How does preheating interact with heat input calculations?

Preheat temperature is a separate controlled variable from heat input: it sets the starting temperature of the base metal before the arc is struck, which directly affects the cooling rate curve — higher preheat = slower cooling = less martensite and lower HICC risk. The heat input formula does not mathematically include preheat, but both variables are controlled in tandem in any code-compliant WPS. AWS D1.5 (bridge welding) and API 1104 (pipeline) specify minimum preheats by carbon equivalent (CE ≥ 0.40 commonly requires 200–300°F preheat). Using this calculator with a higher preheat scenario: if you raise preheat from 150 to 300°F, you may be permitted to reduce heat input (faster travel) while still staying above the HICC threshold — this can increase productivity without sacrificing metallurgical quality. The combined effect is captured by the Graville diagram and cooling rate curves, not the simple heat input formula alone.

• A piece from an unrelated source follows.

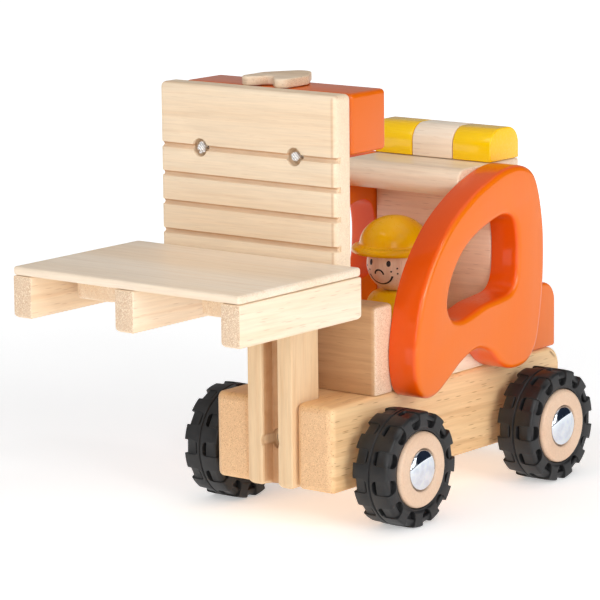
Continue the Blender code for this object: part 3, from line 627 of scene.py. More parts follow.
def done(obj, finish, body, slot, *nodes, smooth=30):
    """Give a finished piece its shading, finish and body, and hide the CAD nodes it stands for.

    body is None for a piece that spans two bodies and is attached to neither. slot is not used.
    """
    take(obj)
    bpy.ops.object.shade_smooth_by_angle(angle=math.radians(smooth))
    obj.data.materials.clear()
    obj.data.materials.append(finish)
    if body:
        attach(obj, body)
    if nodes:
        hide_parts(*nodes)
    return obj


# ---------------------------------------------------------------- chassis and mast

AXLE_R = 2.0 * MM
TAIL_ROUND = 9.0 * MM
PRONG_ROUND = 3.6 * MM
CHASSIS_ROUND = 1.9 * MM
GROOVE_HALF_W = 4.25 * MM
GROOVE_DEPTH = 7.5 * MM
MAST_FOOT_ROUND = 2.6 * MM
MAST_ROUND = 1.1 * MM
SCREW_Z = 36.0 * MM
SCREW_HOLE_R = 4.9 * MM
SCREW_SEAT_DEPTH = 10.5 * MM
SCREW_HEAD_R = 3.8 * MM
SCREW_HEAD_T = 2.2 * MM
SHANK_R = 1.75 * MM
BLADE_HALF_T = 0.4 * MM
BLADE_HALF_W = 2.2 * MM
BLADE_DEPTH = 1.3 * MM


def axle_places():
    """Return each axle's name, its y and its height."""
    places = []
    for end in ("front", "rear"):
        low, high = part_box(f"{end}_axle")
        places.append((end, (low.y + high.y) / 2, (low.z + high.z) / 2))
    return places


def build_chassis():
    """One block with a slot for the mast, bored for the axles."""
    low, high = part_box("chassis")
    chassis = block("chassis_block", low, high)
    round_edges(chassis, lambda e: both(e, 1, high.y) and both(e, 2, high.z), TAIL_ROUND, 12)
    mast_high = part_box("mast")[1]
    slot_half = mast_high.x + GAP
    slot = block("slot", (-slot_half, low.y - PAST, low.z - PAST),
                 (slot_half, mast_high.y + GAP, high.z + PAST))
    cut(chassis, slot)
    round_edges(chassis, lambda e: both(e, 1, low.y), PRONG_ROUND, 7)
    soften(chassis, CHASSIS_ROUND, 5)
    for _, y, z in axle_places():
        cut(chassis, peg("bore", (low.x - PAST, y, z), (high.x + PAST, y, z), AXLE_R + GAP, 32))
    done(chassis, CHASSIS_WOOD, "chassis", "rubberwood", "chassis")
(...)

Why does the same kJ/in produce different HAZ properties in different steel grades?

Heat input (kJ/in) is a measure of energy per unit length, but the resulting HAZ cooling rate also depends on: (1) Material thickness — thicker plate acts as a heat sink, accelerating cooling for the same heat input. A 1.5” plate with 40 kJ/in cools faster than a 0.25” plate at the same input (more conduction paths). (2) Steel carbon equivalent (CE) — higher CE means the martensite start temperature (Ms) is lower, making hardening more likely at the same cooling rate. ASTM A514 (high-strength Q&T, CE ~0.65+) requires vastly lower heat input than A36 (CE ~0.25) to preserve its 100 ksi yield strength — excessive heat completely destroys Q&T temper in the intercritical HAZ. (3) Thermal conductivity and diffusivity — stainless steel (316L) has ~1/3 the thermal conductivity of carbon steel, so the HAZ stays hot much longer at the same heat input, leading to carbide sensitization (chromium carbide precipitation) if the 800–1500°F sensitization range is traversed slowly. For stainless, the goal is low heat input to get through that range quickly.